Как справится со всем? Пришлось многое научиться делать заново. Открывать то, что знала и умела, но не могла вспомнить. Отрава выжгла часть мозга навсегда. Старуха мало говорила со мной. У нее вечно находились дела. Ведунья, ведьма — она принимала роды, лечила болезни, говорила с духами и ворожила. Но ее ученица, Лисица, немало порассказала. Наверное, теперь уже она стала ведуньей. А тогда была сопливой девчонкой, но сообразительной, и не из болтливых. Почему со мной ей хотелось делиться, не знаю. Тянуло, видно. После болезни пришлось восстанавливаться достаточно долго, порой я крайне плохо контролировала свои способности. Но стоило начать, как выздоровление пошло быстрее и быстрее. Мальчика, сына, при рождении подвергли процедуре очищения от яда и нанесли на плечо особую татуировку. Она имела магическое значение и увеличивалась в размерах с возрастом ребенка. Это охранная печать, сложная настолько, что ее невозможно подделать. Я проболела всю беременность, и никто не мог предугадать, как яд скажется на младенце. Старуха проводила обряд очищения трижды. Я видела только последний, когда Марису исполнилось полтора года. Ведунья объясняла свои действия так. Ребенок был отравлен в утробе, но сила матери и отца дали ему шанс выкарабкаться. Он рожден особенным существом, но очень слабым. Эти способности проявят себя, но позже, в юности. Опасности же подстерегают в первый год жизни. Сакральный период, когда душа в любой момент готова покинуть тело. Но когда время пройдет, мальчик начнет крепнуть. Он избран для чего-то. Эти разговоры об избранности и некой таинственной силе, я относила к человеческим бредням. Они любят наводить тень на плетень. Хотя отрицать, что старуха умела многое — глупо. Я не умела заглядывать в будущее, она могла.

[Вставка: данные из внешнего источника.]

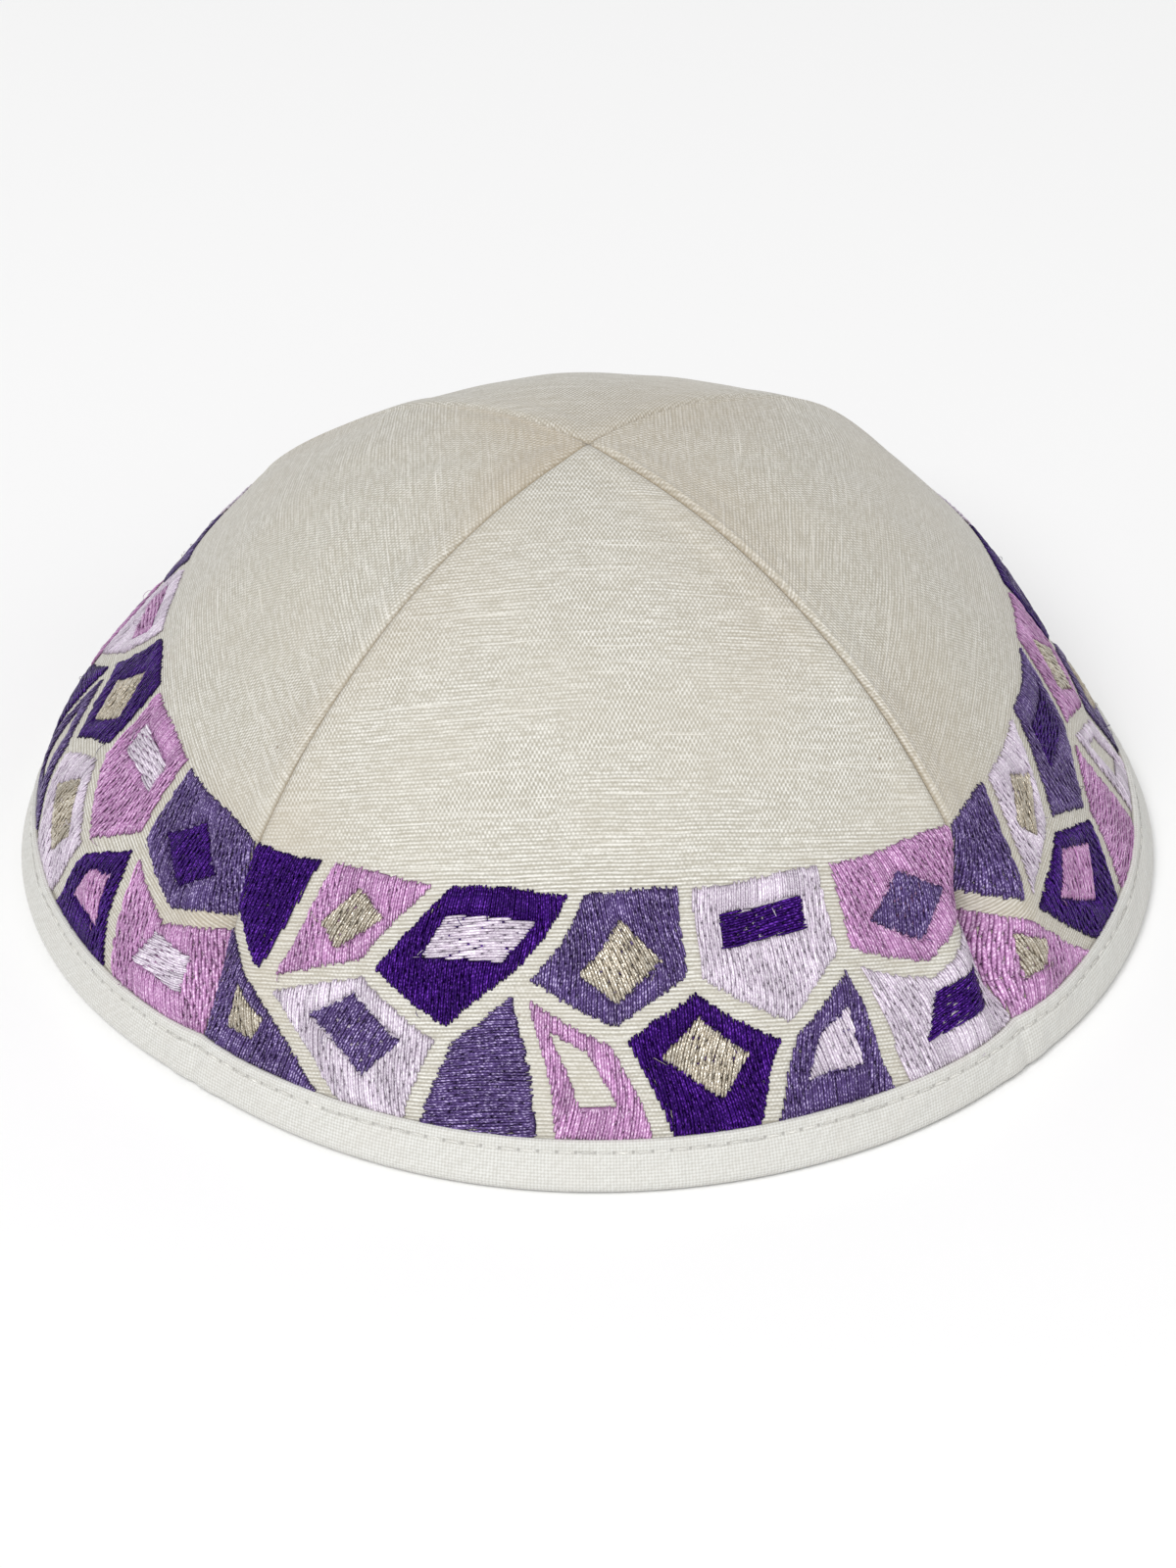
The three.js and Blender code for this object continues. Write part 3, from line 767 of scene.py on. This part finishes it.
def thread_material(name, deep, full, bright, roughness, hole_shade, specular, tint, metallic):
    """Plied thread: slanting plies as a bump and as painted light, a shift from the deep colour, painted
    shade on the strand's sides and between plies, to the full colour on its crown, and a bright painted glint
    on top;
    painted shade towards both needle holes, and a tone that rises from one row of the map to the next."""
    material, tree, shader = new_material(
        f"{name} thread", roughness, Specular_IOR_Level=specular, Specular_Tint=tint, Metallic=metallic
    )
    uv = add_node(tree, "UVMap", uv_map="OFBake").outputs[0]
    parts = split(tree, uv)
    rows = times(tree, parts[1], TONE_ROWS * SPANS)
    row, across = maths(tree, "FLOOR", rows), maths(tree, "FRACT", rows)
    span = maths(tree, "FLOOR", maths(tree, "DIVIDE", row, TONE_ROWS))
    length = times(tree, span, SPAN_STEP, SHORTEST_SPAN)
    along = times(tree, parts[0], length)
    to_end = maths(tree, "MINIMUM", along, maths(tree, "SUBTRACT", length, along))
    across_mm = times(tree, across, STRAND_GIRTH / 2)
    apart = times(tree, row, 3.7)
    place = add_node(tree, "CombineXYZ", {0: along, 1: across_mm, 2: apart}).outputs[0]
    plies = maths(tree, "ADD", across, maths(tree, "DIVIDE", along, PLY_PITCH))
    plies = times(tree, row, 0.37, plies)
    plies = times(tree, noise(tree, place, 0.9, 2.0), 1.6, plies)
    even_ply = times(tree, maths(tree, "SINE", times(tree, plies, 2 * np.pi)), 0.5, 0.5)
    dashes = mapped(tree, mapped(tree, place, Rotation=(0.0, 0.0, PLY_SLANT)), Scale=(1.3, 5.5, 1.0))
    dash = ramp(tree, noise(tree, dashes, 1.0, 1.0), 0.36, 0.62)
    ply = maths(tree, "ADD", times(tree, even_ply, 0.35), times(tree, dash, 0.65))
    from_top = maths(tree, "ABSOLUTE", maths(tree, "SUBTRACT", across, 0.5))
    crown = ramp(tree, from_top, 0.08, 0.42, 1.0, 0.0)
    # Painted light: the strand's sides and the gaps between plies take the deep colour as painted shade, the
    # crown the full colour
    ply_painted_light = times(tree, times(tree, ply, 0.75, 0.25), crown)
    base = mix_colour(tree, ply_painted_light, srgb(*deep), srgb(*full))
    # Painted highlight: a glint of the bright colour on the ply tops along the strand's crown
    painted_glint = times(tree, ramp(tree, ply, 0.58, 0.95), ramp(tree, from_top, 0.04, 0.3, 1.0, 0.0))
    base = mix_colour(tree, times(tree, painted_glint, 0.85), base, srgb(*bright))
    tone = maths(tree, "SUBTRACT", row, times(tree, span, TONE_ROWS))
    brightness = times(tree, tone, 0.6 / TONE_ROWS, 0.68)
    # Painted shade: the thread darkens towards both needle holes, where the strand dives into the cloth
    brightness = times(tree, brightness, ramp(tree, to_end, 0.05, 0.55, hole_shade, 1.0))
    grey = add_node(tree, "CombineColor", {0: brightness, 1: brightness, 2: brightness}).outputs[0]
    base = mix_colour(tree, 1.0, base, grey, "MULTIPLY")
    dress(tree, shader, base, 0.8, 0.00012, ply)
    return material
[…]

Я не умела думать о многих вещах сразу, ведунья твердила, о каком то начертании, предсказании духов. Мечты о поиске матери прервались, я больше никуда не спешила, не рвалась. Даже страх медленно отступал. Почти поверила, что Клаас не сможет найти нас. Именно в те дни, и выучила татуировку на твоем плече. Я знала каждую линию и знак, поэтому сейчас у меня уже не осталось сомнений, что ты потерянный ребенок. Всего шесть месяцев жизни мы были связаны сознательно. Это все, что я помню.
Она замолчала и медленно поднялась из-за стола. Марис вскочил следом, догнал и заставил ее повернуться, удерживая за плечи. Как кукла. Даже не сопротивлялась, смотрела безжизненным взглядом.
— Ты должна произнести это.
— Что? — бесконечная усталость.
— Причину. Почему выбросила? Как щенка, как тряпку? Почему, говоря о любви, совершила предательство? Я…
Он почти не заметил перевоплощения. Апатичная кукла и злобная фурия. Почти. В последний момент перехватил руки у своего лица.
— Ты! — прошипела она, и вдруг осела. Тяжело оттолкнула его. Сидела на полу и смотрела снизу вверх, а в глазах плескалось жидкое рубиновое пламя. Наконец-то. Он задел ее.
— Прости, — нет, не извинялся. Взял стул и сел напротив, сверля тяжелым взглядом, чтобы не почувствовала за ним детской обиды, — у нас абсолютная память. Я помню тебя. Возможно, не так четко как пятьдесят лет назад, но помню. Я не смог понять, почему ты так поступила, и хотел бы получить объяснение.